■ **GIVEN INSTRUCTION**: In the listing below, identify each line with the word "that" and return those lines.

■ **DATA LINES**:
=====

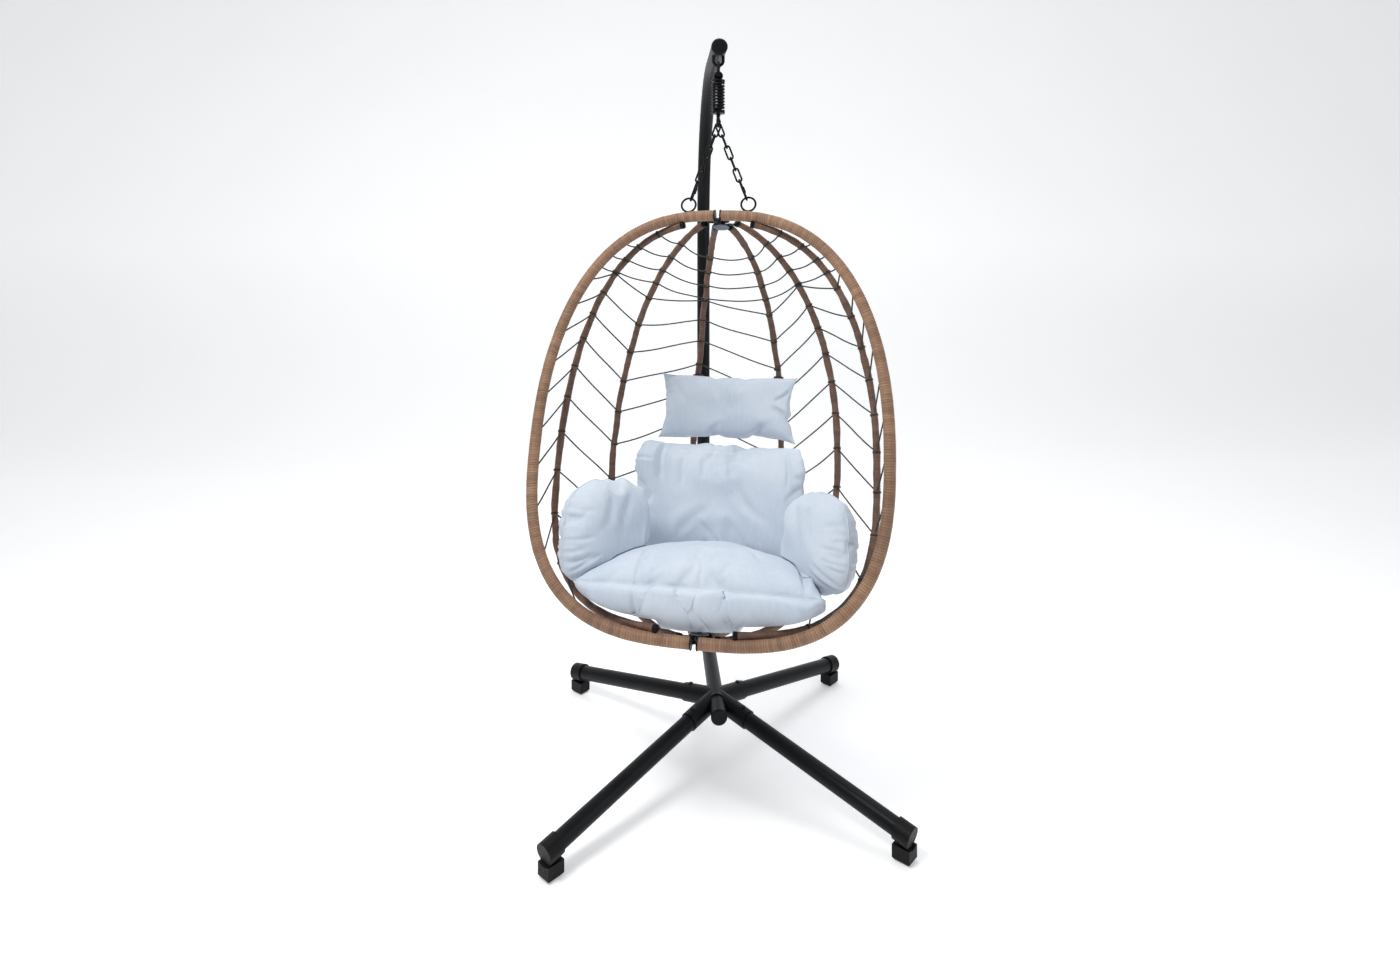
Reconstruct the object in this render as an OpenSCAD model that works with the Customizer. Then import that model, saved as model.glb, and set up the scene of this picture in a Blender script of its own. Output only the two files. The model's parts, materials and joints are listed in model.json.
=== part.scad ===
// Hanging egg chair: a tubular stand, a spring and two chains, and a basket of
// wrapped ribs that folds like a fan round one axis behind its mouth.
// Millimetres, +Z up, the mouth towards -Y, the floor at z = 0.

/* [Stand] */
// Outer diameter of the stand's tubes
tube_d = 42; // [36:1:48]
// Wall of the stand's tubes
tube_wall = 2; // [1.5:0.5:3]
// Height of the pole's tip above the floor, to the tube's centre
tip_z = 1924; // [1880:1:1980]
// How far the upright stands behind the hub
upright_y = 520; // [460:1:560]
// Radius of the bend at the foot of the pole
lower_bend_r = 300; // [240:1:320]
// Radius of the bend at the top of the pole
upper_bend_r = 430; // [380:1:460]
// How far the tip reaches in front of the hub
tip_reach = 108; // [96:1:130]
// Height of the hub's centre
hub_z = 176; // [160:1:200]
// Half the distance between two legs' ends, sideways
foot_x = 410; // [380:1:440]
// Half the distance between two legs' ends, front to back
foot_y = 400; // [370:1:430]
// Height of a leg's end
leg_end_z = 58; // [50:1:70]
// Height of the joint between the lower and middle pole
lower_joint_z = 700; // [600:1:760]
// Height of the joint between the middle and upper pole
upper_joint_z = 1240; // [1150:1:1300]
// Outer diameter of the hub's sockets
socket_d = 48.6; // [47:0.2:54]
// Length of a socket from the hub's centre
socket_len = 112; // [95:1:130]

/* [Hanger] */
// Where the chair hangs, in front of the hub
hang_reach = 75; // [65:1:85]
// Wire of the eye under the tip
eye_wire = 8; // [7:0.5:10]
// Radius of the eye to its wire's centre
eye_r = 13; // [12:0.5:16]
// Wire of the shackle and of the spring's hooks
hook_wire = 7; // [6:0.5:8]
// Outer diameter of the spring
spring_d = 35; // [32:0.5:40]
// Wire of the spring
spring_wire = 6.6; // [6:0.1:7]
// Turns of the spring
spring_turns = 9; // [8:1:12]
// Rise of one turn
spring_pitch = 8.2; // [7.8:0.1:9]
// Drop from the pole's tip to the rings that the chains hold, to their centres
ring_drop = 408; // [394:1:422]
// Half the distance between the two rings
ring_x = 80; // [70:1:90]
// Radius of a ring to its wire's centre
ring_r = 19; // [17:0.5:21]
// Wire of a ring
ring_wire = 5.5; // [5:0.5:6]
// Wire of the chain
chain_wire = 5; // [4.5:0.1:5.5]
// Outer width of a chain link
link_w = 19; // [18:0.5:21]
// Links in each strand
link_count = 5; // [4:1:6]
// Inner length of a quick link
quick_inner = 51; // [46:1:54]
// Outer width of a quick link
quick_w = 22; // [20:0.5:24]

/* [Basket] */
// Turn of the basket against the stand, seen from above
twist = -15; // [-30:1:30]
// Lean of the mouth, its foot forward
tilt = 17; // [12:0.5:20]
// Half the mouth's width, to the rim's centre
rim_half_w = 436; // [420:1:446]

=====

■ **RESULT OF THIS EXERCISE**:
Reconstruct the object in this render as an OpenSCAD model that works with the Customizer. Then import that model, saved as model.glb, and set up the scene of this picture in a Blender script of its own. Output only the two files. The model's parts, materials and joints are listed in model.json.
// wrapped ribs that folds like a fan round one axis behind its mouth.
// Drop from the pole's tip to the rings that the chains hold, to their centres